Le raisonnement par analogie gouverne tout, on passe sans cesse du coq à l'âne, d'une époque et d'un continent à l'autre, et les considérations se suivent sans se ressembler, donnant un aspect hétéroclite et farfelu à ce recueil bavard ou la digression dicte la rédaction. C'est brouillon, souvent sans queue ni tête, et on peine à distinguer ce qui relève du constat, de la supputation, de l'exhortation ou de la simple divagation. Un exemple au hasard, page 220 : "[Les adultes] y trouveront un statut social ou l'occasion d'un rôle supérieur, dans ses avantages, à ceux qu'ils pourraient occuper s'ils adoptaient d'autres attitudes. Tant mieux pour eux. Mais les masses joueront comme elles consomment, aujourd'hui, dans l'indifférence aux invectives et aux interprétations, perdues dans un narcissisme qui est leur raison d'être." Qu'est-ce que ça veut dire ? De quoi parle-t-on ? Où l'auteur veut-il en venir ? Celui-ci analyse, déplore ou prophétise-t-il ? On ne sait.

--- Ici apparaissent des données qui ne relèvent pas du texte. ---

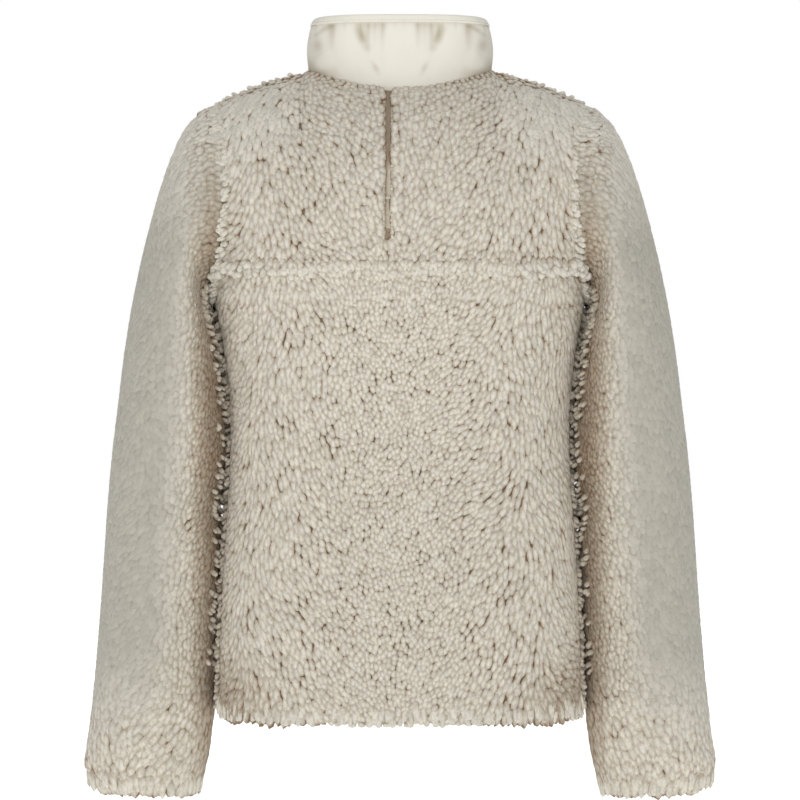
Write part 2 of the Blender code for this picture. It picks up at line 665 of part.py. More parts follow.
def build_collar(yokes, fronts):
    """The woven stand collar, gathered under a narrow casing along its top."""
    outer_line, inner_line = neck_line(yokes, fronts)
    steps = np.linalg.norm(np.diff(outer_line, axis=0), axis=1)
    walked = np.concatenate([[0.0], np.cumsum(steps)])
    behind = outer_line[:, 1] > 0
    middle = walked[behind][np.argmin(np.abs(outer_line[behind, 0]))]
    corners = walked[np.concatenate([[True], steps > 2 * YOKE_GROOVE])] - middle
    places = collar_columns(corners)
    base_outer = spread(outer_line, walked, places + middle)
    base_inner = spread(inner_line, walked, places + middle)
    into = unit(base_inner - base_outer)
    along = unit(np.gradient(base_outer, axis=0))
    beyond = unit(np.cross(into, along))
    centre = np.array([0.0, COLLAR_MIDDLE_Y, 0.0])
    flat = np.array([1.0, 1.0, 0.0])
    inward = (centre - base_outer) * flat
    beyond = beyond * np.sign(np.sum(beyond * inward, axis=1))[:, None]
    foot = base_outer + COLLAR_SEAT * into + COLLAR_GAP * beyond
    foot_inside = base_outer + COLLAR_FOOT_DEPTH * into + COLLAR_GAP * beyond
    angle = np.arctan2(foot[:, 0], foot[:, 1] - COLLAR_MIDDLE_Y)
    lid = collar_ring(angle, np.full(len(places), CASING_HEIGHT + GAP))
    away = unit((foot - centre) * flat)
    rows = [foot]
    for level in COLLAR_LEVELS:
        lean = (level - COLLAR_RISE) / (1 - COLLAR_RISE)
        row = foot + (lid - foot) * np.array([lean, lean, level])
        push = COLLAR_BULGE * math.sin(math.pi * lean) - gather_depth(places, lid[:, 2] - row[:, 2])
        rows.append(row + push[:, None] * away)
    outer = np.array(rows)
    inner = outer - COLLAR_WALL * away
    inner[0] = foot_inside
    end_at_zip((outer, inner))
    wall("collar", outer, inner, woven)
    rings = [collar_ring(angle, np.full(len(places), drop)) + swell * away for drop, swell in CASING_LEVELS]
    band = np.array(rings)
    band_inner = band - CASING_WALL * away
    end_at_zip((band, band_inner))
    wall("collar_casing", band, band_inner, woven)


def zip_rows(x):
    """The fronts' inner face at this x from the hem to the neck, moved in by a seam's gap, and the
    same line carried up behind the collar."""
    rows = np.concatenate([np.linspace(0.02, 1.0, 12), np.linspace(1.07, 2.0, 11)])
    u = np.full(rows.shape, x / (math.pi / 2 * BODY["front"][-1]))
    inside = torso(-1, u, rows) - (PILE_WALL + 1.5 * GAP) * torso_normal(-1, u, rows)
    inside[:, 0] = x
    inside = inside[inside[:, 2] < NECK_FRONT[1] - ZIP_NECK_BELOW]
    rise = np.linspace(NECK_FRONT[1] - ZIP_NECK_ABOVE, ZIP_TOP, 6)
    collar = np.stack([np.full(rise.shape, x), np.full(rise.shape, ZIP_COLLAR_FACE), rise], axis=-1)
    return np.concatenate([inside, collar])


def zip_path():
    """The line of the teeth up the front: y and z on the tape's outer face."""
    return zip_rows(ZIP_TEETH_HALF)[:, 1:]


def strip(name, path, x_from, x_to, front, back, material):
    """A strip up the front between two x values, from `front` before the path to `back` behind it."""
    along = unit(np.gradient(path, axis=0))
    outward = np.stack([-along[:, 1], along[:, 0]], axis=-1)
    outward = outward * np.where(outward[:, :1] > 0, -1.0, 1.0)
    sides = np.array([x_from, x_to])

    def face(distance):
        line = path + distance * outward
        grid = np.empty((len(path), 2, 3))
        grid[..., 0] = sides
        grid[..., 1:] = line[:, None]
        return grid

    return wall(name, face(front), face(-back), material)


def extrude_outline(name, corners, way):
    """A mesh from a closed outline of corners in millimetres, carried along a way."""
    shape = bmesh.new()
    ring = [shape.verts.new(Vector(corner) * MILLIMETRE) for corner in corners]
    face = shape.faces.new(ring)
    grown = bmesh.ops.extrude_face_region(shape, geom=[face])
    moved = [item for item in grown["geom"] if isinstance(item, bmesh.types.BMVert)]
    bmesh.ops.translate(shape, verts=moved, vec=Vector(way) * MILLIMETRE)
    bmesh.ops.recalc_face_normals(shape, faces=shape.faces)
    mesh = bpy.data.meshes.new(name)
    shape.to_mesh(mesh)
    shape.free()
    return mesh


def side_outline(name, outline, half_width):
    """A mesh from an outline of y and z, as wide as twice half_width."""
    corners = [(-half_width, y, z) for y, z in outline]
    return extrude_outline(name, corners, (2 * half_width, 0.0, 0.0))


def front_outline(name, outline, half_depth):
    """A mesh from an outline of x and z, as deep as twice half_depth."""
    corners = [(x, -half_depth, z) for x, z in outline]
    return extrude_outline(name, corners, (0.0, 2 * half_depth, 0.0))


def block(y_from, y_to, z_from, z_to):
    """The outline of a block from its y and z limits."""
    return [(y_from, z_from), (y_to, z_from), (y_to, z_to), (y_from, z_to)]


def hidden_shape(name, mesh, location=(0.0, 0.0, 0.0)):
    """A shape that is only used to join or cut another."""
    thing = bpy.data.objects.new(name, mesh)
    thing.location = location
    thing.hide_render = True
    thing.display_type = "WIRE"
    cutters.objects.link(thing)
    return thing


def combine(thing, name, operation, other):
    """Join another shape to a piece, or cut it out of the piece."""
    step = thing.modifiers.new(name, "BOOLEAN")
    step.operation = operation
    step.solver = "EXACT"
    step.object = other


def build_slider(front_face, back_face, level):
    """The slider: a plate before the teeth, one behind them, the post that joins them above the last
    tooth, and the bail on its front that holds the pull. Returns the y of the pull's axis."""
    front_back = front_face - GAP
    plate_front = front_back - SLIDER_PLATE
    behind_front = back_face + GAP
    low = level - SLIDER_LENGTH / 2
    high = level + SLIDER_LENGTH / 2
    plate = block(plate_front, front_back, low, high)
    behind = block(behind_front, behind_front + SLIDER_BACK_PLATE, low, high)
    post = block(front_back - SLIDER_OVERLAP, behind_front + SLIDER_OVERLAP,
                 high - SLIDER_POST_LOW, high - SLIDER_POST_HIGH)
    reach = plate_front - PULL_AXIS_RISE - PULL_BAR - BAIL_CLEAR
    root = plate_front + BAIL_CLEAR
    foot = BAIL_HALF_LENGTH
    inner = BAIL_HALF_LENGTH - BAIL_THICK
    arch = [(root, -foot), (reach, -foot + BAIL_ROUND), (reach - BAIL_ROUND, -foot + 2 * BAIL_ROUND),
            (reach - BAIL_ROUND, foot - 2 * BAIL_ROUND), (reach, foot - BAIL_ROUND), (root, foot),
            (root, inner), (reach, inner - BAIL_ROUND), (reach, BAIL_ROUND - inner), (root, -inner)]
    arch = [(y, level + z) for y, z in arch]
    slider = add_object("zip_slider", side_outline("zip_slider", plate, SLIDER_HALF_WIDTH), metal)
    post_mesh = side_outline("slider_post", post, SLIDER_POST_HALF)
    behind_mesh = side_outline("slider_back", behind, SLIDER_HALF_WIDTH)
    bail_mesh = side_outline("slider_bail", arch, BAIL_HALF_WIDTH)
    combine(slider, "post", "UNION", hidden_shape("slider_post", post_mesh))
    combine(slider, "back", "UNION", hidden_shape("slider_back", behind_mesh))
    combine(slider, "bail", "UNION", hidden_shape("slider_bail", bail_mesh))
    return plate_front - PULL_AXIS_RISE


def round_bar(name, radius, half_length):
    """A round bar along X."""
    shape = bmesh.new()
    bmesh.ops.create_cone(shape, cap_ends=True, segments=PULL_BAR_SIDES, radius1=radius * MILLIMETRE,
                          radius2=radius * MILLIMETRE, depth=2 * half_length * MILLIMETRE)
    turn = Vector((0, 0, 1)).rotation_difference(Vector((1, 0, 0))).to_matrix()
    bmesh.ops.rotate(shape, verts=shape.verts, cent=(0, 0, 0), matrix=turn)
    mesh = bpy.data.meshes.new(name)
    shape.to_mesh(mesh)
    shape.free()
    return mesh


def build_pull(axis_y, level):
    """The pull tab, hung by its round bar under the bail and free to swing about it."""
    end = -PULL_LENGTH
    side = [(PULL_EYE_HALF, 0.0), (PULL_EYE_HALF, -PULL_NECK),
            (PULL_HALF_WIDTH, -PULL_NECK - PULL_SHOULDER), (PULL_HALF_WIDTH, end + PULL_CORNER),
            (PULL_HALF_WIDTH - PULL_CORNER_WIDTH, end)]
    outline = side + [(-x, z) for x, z in reversed(side)]
    window = [(PULL_WINDOW_HALF, PULL_WINDOW[0]), (-PULL_WINDOW_HALF, PULL_WINDOW[0]),
              (-PULL_WINDOW_HALF, PULL_WINDOW[1]), (PULL_WINDOW_HALF, PULL_WINDOW[1])]
    place = (0.0, axis_y * MILLIMETRE, level * MILLIMETRE)
    pull = add_object("zip_pull", front_outline("zip_pull", outline, PULL_THICK), metal, place)
    window_mesh = front_outline("pull_window", window, 3 * PULL_THICK)
    bar_mesh = round_bar("pull_bar", PULL_BAR, PULL_BAR_HALF)
    combine(pull, "window", "DIFFERENCE", hidden_shape("pull_window", window_mesh, place))
    combine(pull, "bar", "UNION", hidden_shape("pull_bar", bar_mesh, place))


def build_zip():
    """Both tapes, the closed teeth, the box at the hem, the slider and its pull."""
    path = zip_path()
    level = ZIP_TOP - SLIDER_DROP
    for name, way in (("zip_tape_left", 1), ("zip_tape_right", -1)):
        face = np.stack([zip_rows(x) for x in (ZIP_TEETH_HALF + GAP, ZIP_TAPE_REACH)], axis=1)
        face = face * np.array([way, 1.0, 1.0])
        wall(name, face, face + np.array([0.0, ZIP_TAPE_THICK, 0.0]), tape)
    post = level + SLIDER_LENGTH / 2 - SLIDER_POST_LOW
    box_top = path[0, 1] + ZIP_BOX_HEIGHT
    teeth_foot = box_top + GAP
    inside = (path[:, 1] > teeth_foot + ZIP_TEETH_END) & (path[:, 1] < post - ZIP_TEETH_END)
    first = np.array([[np.interp(teeth_foot, path[:, 1], path[:, 0]), teeth_foot]])
    last = np.array([[ZIP_COLLAR_FACE, post - GAP]])
    teeth_path = np.concatenate([first, path[inside], last])
    strip("zip_teeth", teeth_path, -ZIP_TEETH_HALF, ZIP_TEETH_HALF, ZIP_TEETH_RISE, ZIP_TAPE_THICK, ivory)
    box_path = np.array([path[0], [np.interp(box_top, path[:, 1], path[:, 0]), box_top]])
    box_rise = ZIP_TEETH_RISE + ZIP_BOX_RISE
    strip("zip_box", box_path, -ZIP_TEETH_HALF, ZIP_TEETH_HALF, box_rise, ZIP_TAPE_THICK, ivory)
    axis_y = build_slider(ZIP_COLLAR_FACE - ZIP_TEETH_RISE, ZIP_COLLAR_FACE + ZIP_TAPE_THICK, level)
    build_pull(axis_y, level)


for leftover in list(bpy.data.objects):
    bpy.data.objects.remove(leftover, do_unlink=True)

jacket = bpy.data.collections.new("fleece_jacket")
cutters = bpy.data.collections.new("cutters")
bpy.context.scene.collection.children.link(jacket)
bpy.context.scene.collection.children.link(cutters)
stand = bpy.data.objects.new("jacket_frame", None)
jacket.objects.link(stand)

pile = make_material("pile_fleece", PILE_CREAM, 0.95)
woven = make_material("woven_collar", WOVEN_CREAM, 0.8)
seam_tape = make_material("seam_tape", SEAM_CREAM, 0.85)
tape = make_material("zip_tape", TAPE_CREAM, 0.85)
ivory = make_material("zip_ivory", ZIP_IVORY, 0.45)
metal = make_material("zip_metal", ZIP_METAL, 0.35, 1.0)

build_back()
yoke_necks = build_yoke()
build_yoke_tape()
front_necks = build_fronts()
build_sleeves()
build_collar(yoke_necks, front_necks)
build_zip()
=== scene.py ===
# %% [markdown]
# # A pile fleece jacket, seen from the back
# The jacket is worn by nobody: it keeps the round, hollow form that a wearer gives it. Its cloth is a
# knitted backing that carries a thick pile of small curly tufts, and its stand collar is smooth woven
# cloth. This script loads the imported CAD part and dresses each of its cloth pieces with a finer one.

# %% Load the frame
import math

import bpy
import numpy as np
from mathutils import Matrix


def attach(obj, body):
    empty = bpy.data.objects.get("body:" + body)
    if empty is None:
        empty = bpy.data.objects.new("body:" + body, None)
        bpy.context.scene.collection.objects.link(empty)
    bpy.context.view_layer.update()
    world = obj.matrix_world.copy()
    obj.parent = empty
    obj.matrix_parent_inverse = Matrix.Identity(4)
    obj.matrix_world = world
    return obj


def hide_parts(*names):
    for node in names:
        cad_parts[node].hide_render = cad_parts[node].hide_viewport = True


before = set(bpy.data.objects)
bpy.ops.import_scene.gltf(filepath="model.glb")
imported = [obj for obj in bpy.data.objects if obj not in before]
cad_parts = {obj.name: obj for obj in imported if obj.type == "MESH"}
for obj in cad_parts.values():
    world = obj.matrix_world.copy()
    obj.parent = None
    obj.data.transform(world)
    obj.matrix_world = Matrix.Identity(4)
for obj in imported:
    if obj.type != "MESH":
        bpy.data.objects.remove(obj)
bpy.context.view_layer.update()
MILLIMETRE = 0.001
print("nodes:", sorted(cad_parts))

# %% [markdown]
# ## Helpers
# Every new piece is worked out as whole numpy arrays of points and faces, which is fast and keeps each
# form one readable formula. The first helpers put such arrays into a mesh and measure them. The others
# make and join the nodes of a material in short calls, so that each material reads from its pattern to
# its colour.

# %% Helpers for meshes


def mesh_from(name, points, faces):
    """A smooth mesh from points in millimetres and faces that all have the same number of corners."""
    mesh = bpy.data.meshes.new(name)
    mesh.vertices.add(len(points))
    mesh.vertices.foreach_set("co", (points * MILLIMETRE).astype(np.float32).ravel())
    mesh.loops.add(faces.size)
    mesh.loops.foreach_set("vertex_index", faces.astype(np.int32).ravel())
    mesh.polygons.add(len(faces))
    starts = np.arange(len(faces), dtype=np.int32) * faces.shape[1]
    mesh.polygons.foreach_set("loop_start", starts)
    mesh.update(calc_edges=True)
    mesh.polygons.foreach_set("use_smooth", np.ones(len(faces), dtype=bool))
    return mesh


def give_number(mesh, name, values):
    """A number at each point of the mesh, which a material reads by its name."""
    layer = mesh.attributes.new(name, "FLOAT", "POINT")
    layer.data.foreach_set("value", values.astype(np.float32).ravel())


def give_uv(mesh, across, along):
    """A UV map from two numbers at each point, in metres along the cloth."""
    corner = np.empty(len(mesh.loops), dtype=np.int32)
    mesh.loops.foreach_get("vertex_index", corner)
    layer = mesh.uv_layers.new(name="cloth")
    pairs = np.stack([across.ravel()[corner], along.ravel()[corner]], axis=-1)
    layer.data.foreach_set("uv", pairs.astype(np.float32).ravel())


def add_piece(name, mesh, *materials):
    """The mesh as an object at the origin that goes with the jacket."""
    for material in materials:
        mesh.materials.append(material)
    piece = bpy.data.objects.new(name, mesh)
    bpy.context.scene.collection.objects.link(piece)
    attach(piece, "jacket")
    return piece


def unit(vectors):
    """Vectors of length one."""
    return vectors / np.maximum(np.linalg.norm(vectors, axis=-1, keepdims=True), 1e-9)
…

Certes tout n'est pas aussi abscons, et j'ai apprécié le rapprochement entre l"histoire militaire et l'évolution du style aux échecs, la description jeu vidéo, le traitement successif des trois types historiques de jeux que sont les jeux physiques, de hasard et de stratégie (bien que l'auteur ne justifie pas ce découpage), et sûrement quelques autres petites choses. Mais sur 270 pages d'assertions non étayées, la cueillette reste chiche. L'absence de toute bibliographie (hors notes) achevant de dégonfler le soufflé. Tout à fait dispensable.

La société du jeu d'Alain Cotta, Fayard 1993, 270 pages, épuisé.